John Palfrey reaffirms our commitment to racial justice after recent U.S. Court decisions challenging programs working toward racial equity.

 

As President of the MacArthur Foundation, I am asked regularly if we are backing away from our commitment to racial justice in the wake of the United States Supreme Court opinion in 2023 regarding higher education admissions and subsequent lawsuits challenging an array of programs seeking racial equity. The answer to that question is an emphatic “no”: we are fully committed in our support to bring about more just and equitable communities. That includes an ongoing commitment to racial equity that spans our areas of operation—a commitment that is also fully in keeping with the law.

We are fully committed in our support to bring about more just and equitable communities.

At MacArthur, we have devoted ourselves to racial justice as a key component of our mission to help build a more just, verdant, and peaceful world. Because the inequities and injustices that persist have been built on discriminatory or exclusionary practices dating back before the Founding Fathers wrote our Constitution, justice demands change from the status quo. Our Just Imperative guides our commitment to change.

The pursuit of racial justice is consistent both with our mission and with the requirements of the current law wherever we operate. While the United States Supreme Court and some laws prohibit the use of race as a “but for” or “plus factor” in some settings, it remains lawful to attend to the consequences of our decisions and to choose actions to help address historical and present-day racial inequities. We ensure that any consideration of race does not violate relevant laws governing contracted employment, investments, and gifts.

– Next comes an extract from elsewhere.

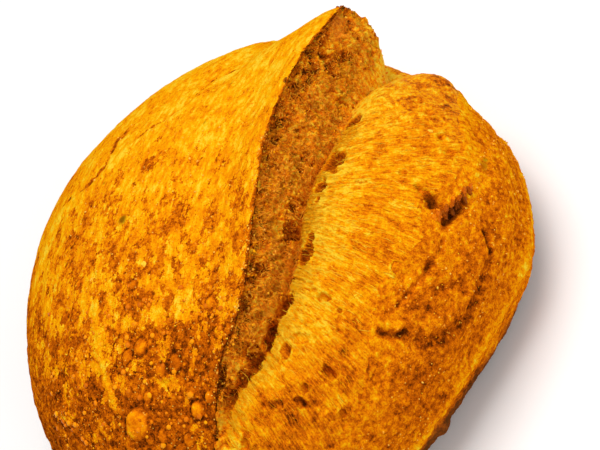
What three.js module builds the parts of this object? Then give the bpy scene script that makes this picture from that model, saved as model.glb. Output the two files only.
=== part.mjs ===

Current law in the United States makes clear that criteria in our decision making as a private foundation can include factors such as geographical locations, socio-economic status, first-generation immigration status, organizational commitments to racial and economic justice, and remediating a history of discriminatory underinvestment in certain communities. We use such factors even if the expected outcome of doing so stands to benefit specific communities and people that have faced racial discrimination.

 

A diverse group of people talking, eating, and dancing at a celebration in a church courtyard.

 

Racially neutral criteria are lawful for decision making use, as the Supreme Court and other legal authorities have made clear. It is lawful in admissions decisions in higher education to look to geography, socio-economic status, first generation immigration status, individual commitments to racial and economic justice, and historical experiences. The United States Supreme Court has in the past endorsed consideration of such factors even if such considerations will result in the admission of a higher percentage of Black, Latine, and other persons of color so long as there is not discriminatory intent and disparate impact (Fisher v. University of Texas at Austin, 579 U.S. 365 (2016); and Parents Involved in Community Schools v. Seattle School District, 551 U.S. 701, (2007)). Even as the Supreme Court halted affirmative action in higher education, college applicants may describe how race has affected their lives and experiences and contributed to characteristics such as grit and fortitude when writing their college essays (Students for Fair Admissions v. Harvard, 600 U.S. 181 (2023)). As a leading federal court recently noted, the majority of the Supreme Court would permit the use of neutral selection criteria that is likely to result in achieving diversity within the student body (Boston Parent Coalition for Academic Excellence v. The School Committee for the City of Boston, No. 21-1303 (1st Cir. 2023)).

At MacArthur, we continue our practice of collecting demographic information on our grantees, investment managers, and our Staff, so we can be accountable to our goals and measure progress toward a more just, equitable, and inclusive society. We will continue to seek to achieve racial justice goals through lawful mechanisms that help us identify diverse candidates, firms, and grantees through expansive outreach programs, expanding networks, lowering barriers to qualified people and firms, and recognizing implicit bias.

MacArthur will use all the legally available tools and processes to pursue our goals of racial justice.

We believe we have a First Amendment right to select grantees that align with—and express—our philanthropic mission and values and we will continue to do so within the law. We also believe that the law prohibiting the use of race in making contracts does not apply to gifts. Nothing in the recent decision in the Fearless Fund case out of one Circuit Court of Appeals changes our view. We intend to make full use of our freedom to give in ways that align with our mission.

MacArthur will use all the legally available tools and processes to pursue our goals of racial justice. We continue our work toward a more just, verdant, and peaceful world in which a person’s prospects in life are not determined by race, ethnicity, or any other aspect of identity. This is not a time to step back from the pursuit of racial justice, and we do not intend to do so.